ABU DHABI: World No.1 Rory McIlroy on Monday confirmed he had signed on with sportswear and equipment giant Nike in a deal believed to be one the biggest sponsorship contracts in sport.

With the Abu Dhabi Grand Mosque lit up in the background, McIlroy stepped onto a stage wearing the Nike swoosh and revealed the clubs he will take into competition starting at this week's Abu Dhabi HSBC Championship in the UAE capital.

No exact details of what the deal was worth were released, but press reports have estimated it could bring the 23-year-old Northern Irishman up to US$250 million over 10 years.

"Growing up I always thought all the best athletes in most sports were Nike players and I'm looking forward to joining the Nike family," he said.

"I began testing the clubs late last year at the Nike factory in Texas and I could not be more happy.

"Hopefully now using Nike I have an even better year than last year. Last year was great winning a second major Championship and getting to No.1 in the world and this year I feel I can go to a new level and higher than I ever had and hopefully more majors."

McIlroy was introduced as a Nike staff player by Cindy Davis, president of Nike Golf, who indicated he had signed a 'multi-year' agreement.

"Today marks a significant moment for our brand and our golf business, and for the career of an extraordinary young athlete," she said.

"We could not be more thrilled with tonight's announcement.

"The beginning of 2013 for us is one of the most exciting times since Tiger Woods joined the 'Swoosh'."

McIlroy, who grew up in humble surrounds in suburban Belfast, insisted his switch of clubs from Titleist to Nike was not about the money.

"I don't play golf for the money as I am well past that," he said.

"I am Major Champion that I have always dreamed of being and I am World No. 1 as I have always dreamed of being, and really Nike is the company that can help me sustain that.

"So I play for Major titles, not the money."

Welcoming McIlroy to the Nike family were three of Nike's famed stars - Manchester United's Wayne Rooney, tennis great Roger Federer and 14-time Major winning Tiger Woods, who delivered video welcome messages to McIlroy.

McIlroy will face Woods in this week's Abu Dhabi HSBC Championship, part of the European PGA Tour with both players choosing the emirate to start their season's for the second straight year.
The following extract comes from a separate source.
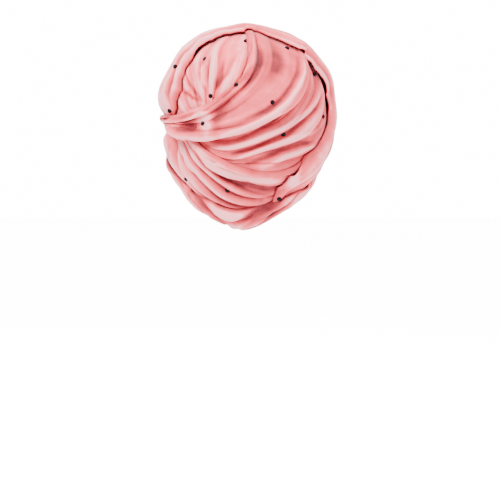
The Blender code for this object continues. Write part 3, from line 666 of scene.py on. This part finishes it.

Like Woods, McIlroy was a boy wonder who was the world under-10 champion in 1998, turning professional in 2007, two months after finishing as the leading amateur in The Open at Carnoustie.

He had to wait until the 2009 Dubai Desert Classic for his first victory and oddly he has yet to win on European soil, all his successes since coming in the United States (five, including two majors), Asia (two) or back in the Middle East.

He finished last season with five birdies in a row to lift the DP World Tour title in Dubai.

It was the 2011 US Masters that put him on a new level in terms of fame and popularity.

McIlroy led by four with a round to play and was still out in front at the turn, but in a horrific back-nine meltdown he crashed to an 80 and ended up in only 15th place, 10 shots behind winner Charl Schwartzel.

The sporting world waited to see how long the mental scars would last, and got their answer two months later when he won the US Open by eight shots.

At just 22 he was the youngest winner of the title since Bobby Jones in 1923. A superstar was born.